++++ Source excerpt

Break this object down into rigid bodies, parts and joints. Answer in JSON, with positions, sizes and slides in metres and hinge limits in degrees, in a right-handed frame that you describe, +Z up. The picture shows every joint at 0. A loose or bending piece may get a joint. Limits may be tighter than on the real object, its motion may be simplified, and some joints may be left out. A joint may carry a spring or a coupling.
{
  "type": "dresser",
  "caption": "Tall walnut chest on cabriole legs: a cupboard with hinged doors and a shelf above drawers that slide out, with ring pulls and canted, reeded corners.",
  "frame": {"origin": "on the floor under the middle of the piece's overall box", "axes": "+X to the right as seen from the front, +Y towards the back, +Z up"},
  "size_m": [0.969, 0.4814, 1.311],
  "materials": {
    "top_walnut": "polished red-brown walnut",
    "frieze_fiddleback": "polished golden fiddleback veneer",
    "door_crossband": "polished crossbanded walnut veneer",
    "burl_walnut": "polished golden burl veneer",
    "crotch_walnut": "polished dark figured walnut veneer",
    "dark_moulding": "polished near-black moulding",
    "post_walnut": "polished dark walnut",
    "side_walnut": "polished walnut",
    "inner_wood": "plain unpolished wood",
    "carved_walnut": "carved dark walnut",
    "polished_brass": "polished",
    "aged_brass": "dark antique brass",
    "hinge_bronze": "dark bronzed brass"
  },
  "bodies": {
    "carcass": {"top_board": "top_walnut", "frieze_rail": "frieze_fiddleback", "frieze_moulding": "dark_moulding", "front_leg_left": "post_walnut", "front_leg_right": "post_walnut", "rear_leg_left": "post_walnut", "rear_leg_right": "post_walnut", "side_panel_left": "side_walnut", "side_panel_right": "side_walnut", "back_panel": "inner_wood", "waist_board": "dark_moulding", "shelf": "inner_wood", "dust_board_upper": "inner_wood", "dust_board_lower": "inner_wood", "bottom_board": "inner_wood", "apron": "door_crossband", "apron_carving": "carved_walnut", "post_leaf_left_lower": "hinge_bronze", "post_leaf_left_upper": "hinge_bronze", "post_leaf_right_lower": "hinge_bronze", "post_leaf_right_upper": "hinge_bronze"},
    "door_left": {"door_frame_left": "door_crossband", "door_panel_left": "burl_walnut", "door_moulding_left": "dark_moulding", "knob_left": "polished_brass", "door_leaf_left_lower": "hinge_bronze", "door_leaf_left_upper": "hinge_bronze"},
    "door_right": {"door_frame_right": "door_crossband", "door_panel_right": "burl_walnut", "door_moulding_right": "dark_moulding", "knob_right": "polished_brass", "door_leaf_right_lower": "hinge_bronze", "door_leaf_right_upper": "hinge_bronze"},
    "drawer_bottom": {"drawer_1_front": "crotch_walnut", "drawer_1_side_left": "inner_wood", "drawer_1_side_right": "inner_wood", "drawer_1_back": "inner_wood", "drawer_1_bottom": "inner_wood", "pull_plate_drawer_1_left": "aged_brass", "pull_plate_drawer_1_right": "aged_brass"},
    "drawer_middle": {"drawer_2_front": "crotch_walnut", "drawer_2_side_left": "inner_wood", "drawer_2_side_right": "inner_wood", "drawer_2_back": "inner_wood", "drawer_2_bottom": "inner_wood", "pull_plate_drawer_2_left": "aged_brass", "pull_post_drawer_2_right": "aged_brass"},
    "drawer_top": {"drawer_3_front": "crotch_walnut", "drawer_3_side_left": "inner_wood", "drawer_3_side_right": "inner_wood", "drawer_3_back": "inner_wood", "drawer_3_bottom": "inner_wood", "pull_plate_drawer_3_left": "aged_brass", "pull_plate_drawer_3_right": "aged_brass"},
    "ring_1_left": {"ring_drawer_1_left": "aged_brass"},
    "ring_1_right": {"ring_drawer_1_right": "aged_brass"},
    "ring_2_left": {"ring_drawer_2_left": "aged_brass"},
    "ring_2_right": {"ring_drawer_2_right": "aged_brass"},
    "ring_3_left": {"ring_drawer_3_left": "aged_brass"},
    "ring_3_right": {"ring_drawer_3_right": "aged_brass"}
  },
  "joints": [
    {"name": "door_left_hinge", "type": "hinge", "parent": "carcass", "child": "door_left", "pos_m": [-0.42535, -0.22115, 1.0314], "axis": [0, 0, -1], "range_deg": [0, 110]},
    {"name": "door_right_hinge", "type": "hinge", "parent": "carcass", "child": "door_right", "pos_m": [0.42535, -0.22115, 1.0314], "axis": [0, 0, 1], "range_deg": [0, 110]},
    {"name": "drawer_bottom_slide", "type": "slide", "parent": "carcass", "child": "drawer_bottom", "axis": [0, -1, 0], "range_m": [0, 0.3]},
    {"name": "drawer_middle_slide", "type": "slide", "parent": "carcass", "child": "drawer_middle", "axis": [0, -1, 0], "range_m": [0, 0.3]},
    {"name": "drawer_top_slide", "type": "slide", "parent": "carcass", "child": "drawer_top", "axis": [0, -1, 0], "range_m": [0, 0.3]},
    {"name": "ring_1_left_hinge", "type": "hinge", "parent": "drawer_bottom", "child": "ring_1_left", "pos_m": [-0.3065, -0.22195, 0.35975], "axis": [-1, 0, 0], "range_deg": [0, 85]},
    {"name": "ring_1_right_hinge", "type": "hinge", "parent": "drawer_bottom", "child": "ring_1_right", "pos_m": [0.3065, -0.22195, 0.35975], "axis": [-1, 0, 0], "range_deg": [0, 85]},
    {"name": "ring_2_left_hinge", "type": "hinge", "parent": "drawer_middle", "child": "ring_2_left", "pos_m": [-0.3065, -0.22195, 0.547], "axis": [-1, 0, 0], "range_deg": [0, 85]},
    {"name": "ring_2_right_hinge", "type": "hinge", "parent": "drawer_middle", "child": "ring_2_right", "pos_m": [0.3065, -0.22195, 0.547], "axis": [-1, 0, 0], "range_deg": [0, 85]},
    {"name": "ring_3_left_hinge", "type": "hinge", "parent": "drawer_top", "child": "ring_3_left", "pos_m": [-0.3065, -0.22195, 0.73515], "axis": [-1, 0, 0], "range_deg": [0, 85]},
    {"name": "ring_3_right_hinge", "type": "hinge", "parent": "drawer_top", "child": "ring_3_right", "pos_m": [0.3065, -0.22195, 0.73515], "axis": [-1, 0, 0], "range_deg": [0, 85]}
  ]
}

++++++++

■ Objective
Everything in the listing above should be restated exactly.

■ Final result
Break this object down into rigid bodies, parts and joints. Answer in JSON, with positions, sizes and slides in metres and hinge limits in degrees, in a right-handed frame that you describe, +Z up. The picture shows every joint at 0. A loose or bending piece may get a joint. Limits may be tighter than on the real object, its motion may be simplified, and some joints may be left out. A joint may carry a spring or a coupling.
{
  "type": "dresser",
  "caption": "Tall walnut chest on cabriole legs: a cupboard with hinged doors and a shelf above drawers that slide out, with ring pulls and canted, reeded corners.",
  "frame": {"origin": "on the floor under the middle of the piece's overall box", "axes": "+X to the right as seen from the front, +Y towards the back, +Z up"},
  "size_m": [0.969, 0.4814, 1.311],
  "materials": {
    "top_walnut": "polished red-brown walnut",
    "frieze_fiddleback": "polished golden fiddleback veneer",
    "door_crossband": "polished crossbanded walnut veneer",
    "burl_walnut": "polished golden burl veneer",
    "crotch_walnut": "polished dark figured walnut veneer",
    "dark_moulding": "polished near-black moulding",
    "post_walnut": "polished dark walnut",
    "side_walnut": "polished walnut",
    "inner_wood": "plain unpolished wood",
    "carved_walnut": "carved dark walnut",
    "polished_brass": "polished",
    "aged_brass": "dark antique brass",
    "hinge_bronze": "dark bronzed brass"
  },
  "bodies": {
    "carcass": {"top_board": "top_walnut", "frieze_rail": "frieze_fiddleback", "frieze_moulding": "dark_moulding", "front_leg_left": "post_walnut", "front_leg_right": "post_walnut", "rear_leg_left": "post_walnut", "rear_leg_right": "post_walnut", "side_panel_left": "side_walnut", "side_panel_right": "side_walnut", "back_panel": "inner_wood", "waist_board": "dark_moulding", "shelf": "inner_wood", "dust_board_upper": "inner_wood", "dust_board_lower": "inner_wood", "bottom_board": "inner_wood", "apron": "door_crossband", "apron_carving": "carved_walnut", "post_leaf_left_lower": "hinge_bronze", "post_leaf_left_upper": "hinge_bronze", "post_leaf_right_lower": "hinge_bronze", "post_leaf_right_upper": "hinge_bronze"},
    "door_left": {"door_frame_left": "door_crossband", "door_panel_left": "burl_walnut", "door_moulding_left": "dark_moulding", "knob_left": "polished_brass", "door_leaf_left_lower": "hinge_bronze", "door_leaf_left_upper": "hinge_bronze"},
    "door_right": {"door_frame_right": "door_crossband", "door_panel_right": "burl_walnut", "door_moulding_right": "dark_moulding", "knob_right": "polished_brass", "door_leaf_right_lower": "hinge_bronze", "door_leaf_right_upper": "hinge_bronze"},
    "drawer_bottom": {"drawer_1_front": "crotch_walnut", "drawer_1_side_left": "inner_wood", "drawer_1_side_right": "inner_wood", "drawer_1_back": "inner_wood", "drawer_1_bottom": "inner_wood", "pull_plate_drawer_1_left": "aged_brass", "pull_plate_drawer_1_right": "aged_brass"},
    "drawer_middle": {"drawer_2_front": "crotch_walnut", "drawer_2_side_left": "inner_wood", "drawer_2_side_right": "inner_wood", "drawer_2_back": "inner_wood", "drawer_2_bottom": "inner_wood", "pull_plate_drawer_2_left": "aged_brass", "pull_post_drawer_2_right": "aged_brass"},
    "drawer_top": {"drawer_3_front": "crotch_walnut", "drawer_3_side_left": "inner_wood", "drawer_3_side_right": "inner_wood", "drawer_3_back": "inner_wood", "drawer_3_bottom": "inner_wood", "pull_plate_drawer_3_left": "aged_brass", "pull_plate_drawer_3_right": "aged_brass"},
    "ring_1_left": {"ring_drawer_1_left": "aged_brass"},
    "ring_1_right": {"ring_drawer_1_right": "aged_brass"},
    "ring_2_left": {"ring_drawer_2_left": "aged_brass"},
    "ring_2_right": {"ring_drawer_2_right": "aged_brass"},
    "ring_3_left": {"ring_drawer_3_left": "aged_brass"},
    "ring_3_right": {"ring_drawer_3_right": "aged_brass"}
  },
  "joints": [
    {"name": "door_left_hinge", "type": "hinge", "parent": "carcass", "child": "door_left", "pos_m": [-0.42535, -0.22115, 1.0314], "axis": [0, 0, -1], "range_deg": [0, 110]},
    {"name": "door_right_hinge", "type": "hinge", "parent": "carcass", "child": "door_right", "pos_m": [0.42535, -0.22115, 1.0314], "axis": [0, 0, 1], "range_deg": [0, 110]},
    {"name": "drawer_bottom_slide", "type": "slide", "parent": "carcass", "child": "drawer_bottom", "axis": [0, -1, 0], "range_m": [0, 0.3]},
    {"name": "drawer_middle_slide", "type": "slide", "parent": "carcass", "child": "drawer_middle", "axis": [0, -1, 0], "range_m": [0, 0.3]},
    {"name": "drawer_top_slide", "type": "slide", "parent": "carcass", "child": "drawer_top", "axis": [0, -1, 0], "range_m": [0, 0.3]},
    {"name": "ring_1_left_hinge", "type": "hinge", "parent": "drawer_bottom", "child": "ring_1_left", "pos_m": [-0.3065, -0.22195, 0.35975], "axis": [-1, 0, 0], "range_deg": [0, 85]},
    {"name": "ring_1_right_hinge", "type": "hinge", "parent": "drawer_bottom", "child": "ring_1_right", "pos_m": [0.3065, -0.22195, 0.35975], "axis": [-1, 0, 0], "range_deg": [0, 85]},
    {"name": "ring_2_left_hinge", "type": "hinge", "parent": "drawer_middle", "child": "ring_2_left", "pos_m": [-0.3065, -0.22195, 0.547], "axis": [-1, 0, 0], "range_deg": [0, 85]},
    {"name": "ring_2_right_hinge", "type": "hinge", "parent": "drawer_middle", "child": "ring_2_right", "pos_m": [0.3065, -0.22195, 0.547], "axis": [-1, 0, 0], "range_deg": [0, 85]},
    {"name": "ring_3_left_hinge", "type": "hinge", "parent": "drawer_top", "child": "ring_3_left", "pos_m": [-0.3065, -0.22195, 0.73515], "axis": [-1, 0, 0], "range_deg": [0, 85]},
    {"name": "ring_3_right_hinge", "type": "hinge", "parent": "drawer_top", "child": "ring_3_right", "pos_m": [0.3065, -0.22195, 0.73515], "axis": [-1, 0, 0], "range_deg": [0, 85]}
  ]
}